Revolution Medicines shares jumped to $134.80 Monday, up nearly 40%, after daraxonrasib delivered overall survival of 13.2 months in metastatic pancreatic ductal adenocarcinoma versus 6.7 months for chemotherapy in the Phase 3 RASolute 302 trial.

That’s the number PDAC researchers have been chasing for years. Pancreatic cancer carries a roughly 13% five-year survival rate across all detection stages, and treatments are scarce: mostly chemotherapy and surgery, both of which can be difficult for advanced tumors. RASolute 302 enrolled previously treated patients with metastatic PDAC. Results come from an interim analysis, but Revolution declared them final and said it’s moving to file with the FDA and other global regulatory agencies.

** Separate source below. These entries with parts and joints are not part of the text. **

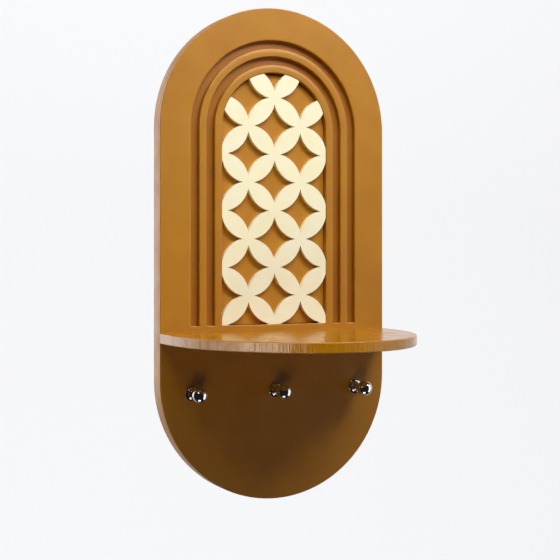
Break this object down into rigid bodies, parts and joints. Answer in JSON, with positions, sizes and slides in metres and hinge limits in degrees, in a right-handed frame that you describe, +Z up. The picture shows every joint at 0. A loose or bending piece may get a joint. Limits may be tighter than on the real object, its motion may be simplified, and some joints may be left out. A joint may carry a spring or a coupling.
{
  "type": "wall key holder",
  "caption": "Round-ended wall board with sunk arches, a pierced petal lattice, a D-shaped shelf and small round knobs for keys.",
  "frame": {"origin": "middle of the board's back face, which lies on the wall", "axes": "+X to the right across the board, +Y into the wall, +Z up; the front looks along -Y"},
  "size_m": [0.15, 0.122, 0.304],
  "materials": {
    "brown_paint": "satin paint on fibreboard",
    "cream_paint": "matt cream paint",
    "chrome": "polished",
    "screw_steel": "plain zinc"
  },
  "bodies": {
    "root": {"backboard": "brown_paint", "shelf": "brown_paint", "lattice_panel": "cream_paint", "knob_left": "chrome", "knob_centre": "chrome", "knob_right": "chrome", "knob_screws": "screw_steel", "shelf_screws": "screw_steel"}
  },
  "joints": []
}
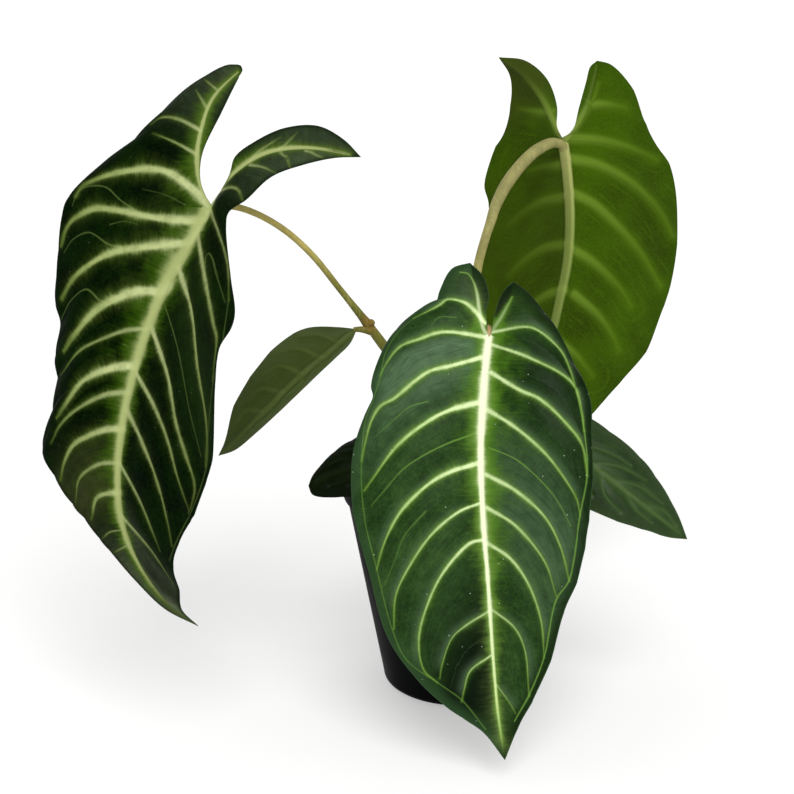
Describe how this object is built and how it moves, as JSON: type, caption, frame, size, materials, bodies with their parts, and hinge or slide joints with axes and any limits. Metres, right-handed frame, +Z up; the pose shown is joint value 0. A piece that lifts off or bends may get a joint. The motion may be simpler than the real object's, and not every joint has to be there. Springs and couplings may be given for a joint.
{
  "type": "potted xanthosoma lindenii",
  "caption": "Young aroid house plant in a tapered nursery pot, with large arrow-shaped dark leaves with pale veins on long stalks.",
  "frame": {"origin": "centre of the pot's flat base, on the surface it stands on", "axes": "+Z up along the pot's axis; -Y towards the viewer of the picture, so that the large front leaf hangs over the pot's -Y side; +X to the viewer's right"},
  "size_m": [0.3456, 0.2915, 0.3449],
  "materials": {
    "pot": "satin",
    "soil": "matte",
    "stem": "matte",
    "stalk": "satin",
    "leaf_upper": "satin",
    "leaf_under": "matte"
  },
  "bodies": {
    "root": {"pot": "pot", "soil": "soil", "stem": "stem", "front_blade": "leaf_upper", "left_blade": "leaf_upper", "back_blade": "leaf_under", "right_blade": "leaf_upper", "low_blade": "leaf_upper", "side_blade": "leaf_under", "left_stalk": "stalk", "front_stalk": "stalk", "back_stalk": "stalk", "right_stalk": "stalk", "low_stalk": "stalk"}
  },
  "joints": []
}
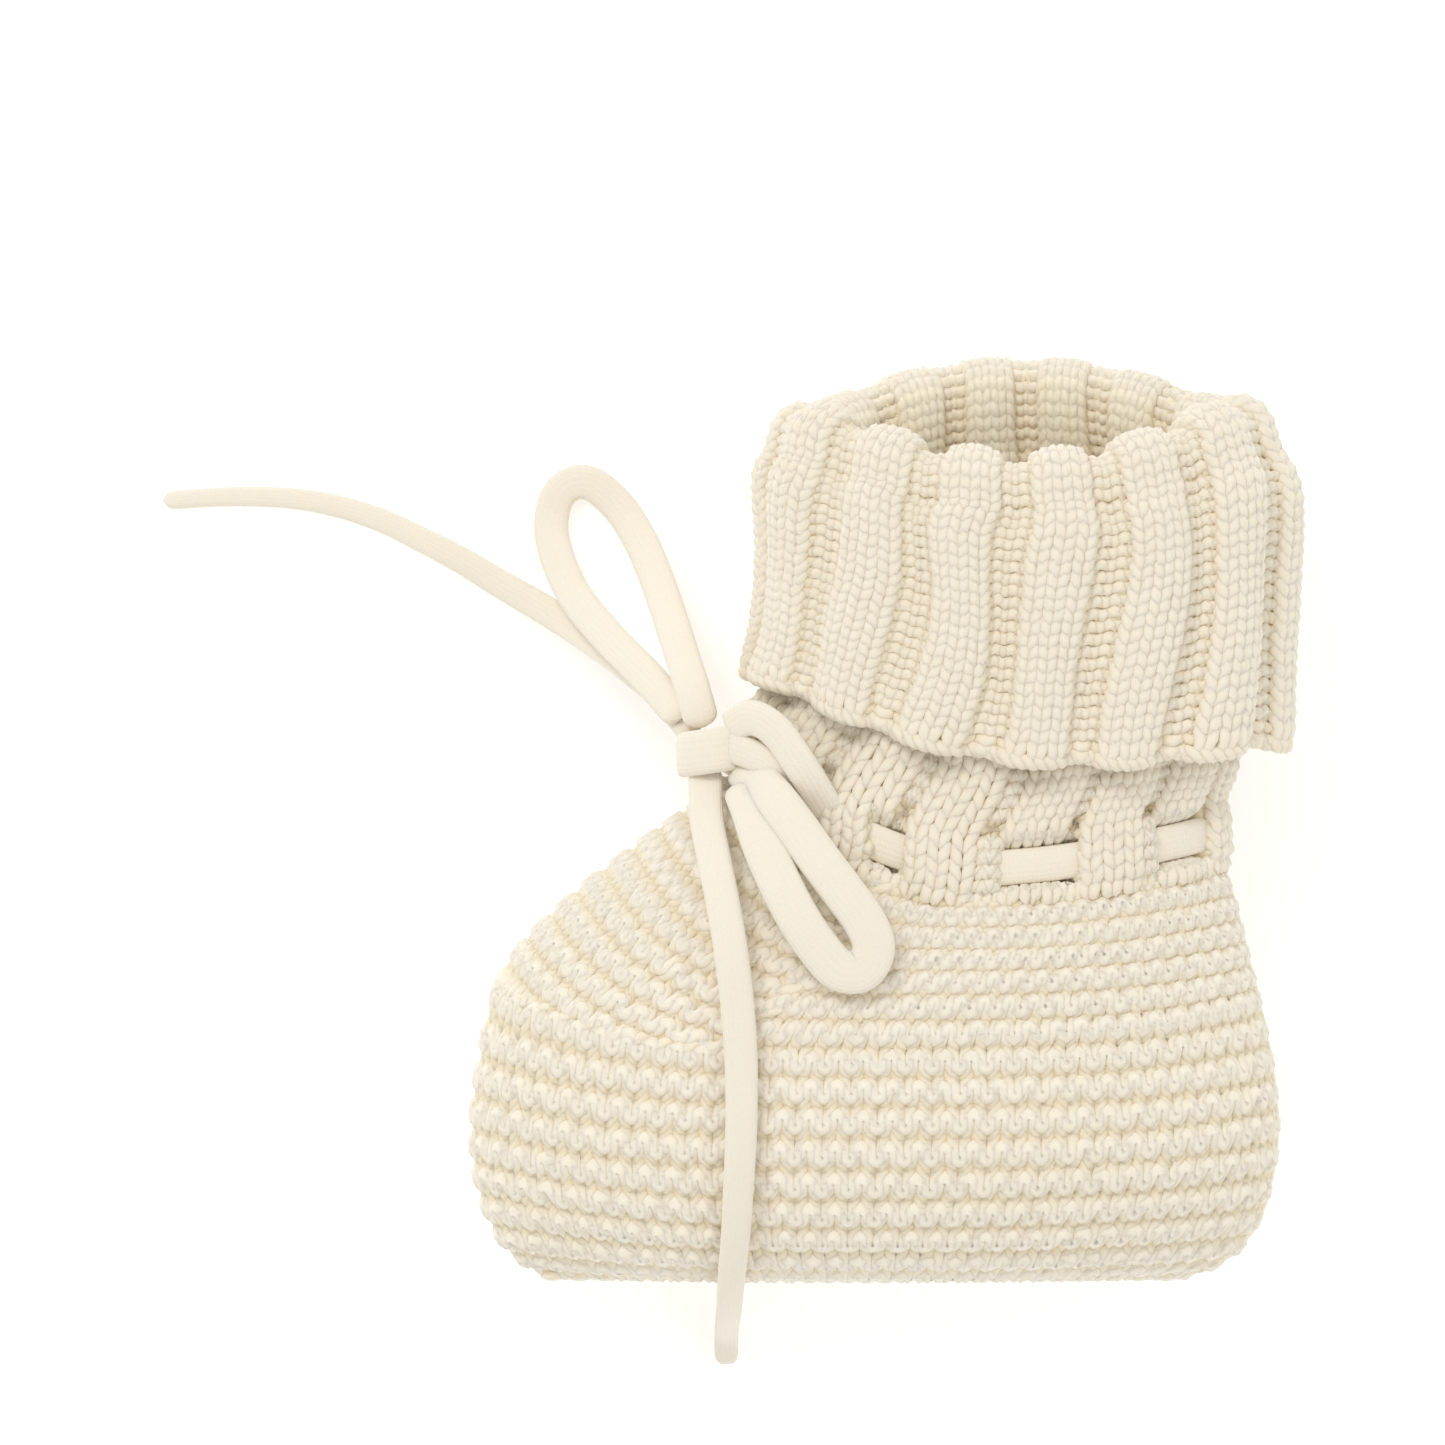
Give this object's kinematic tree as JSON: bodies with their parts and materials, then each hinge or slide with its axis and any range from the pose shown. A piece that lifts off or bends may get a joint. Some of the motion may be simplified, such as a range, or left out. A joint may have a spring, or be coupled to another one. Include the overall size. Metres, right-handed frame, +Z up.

The filing won’t wait. Revolution received a Commissioner’s National Priority Voucher in October 2025, which compresses FDA review from the usual 10-12 months to just one or two. Brian Wolpin, director of the Hale Family Center for Pancreatic Cancer Research at Dana-Farber and the trial’s principal investigator, called daraxonrasib “practice-changing for physicians.”

Daraxonrasib is an oral RAS(ON) multi-selective, non-covalent inhibitor targeting RAS mutations, the driver behind PDAC, non-small cell lung cancer, and colorectal cancer. Revolution has four Phase 3 trials underway for the drug, including a late-stage NSCLC trial and RASolute 303, which kicked off treatment in previously untreated metastatic PDAC patients earlier this month.

CEO Mark Goldsmith said the company is “moving with urgency” to complete global filings.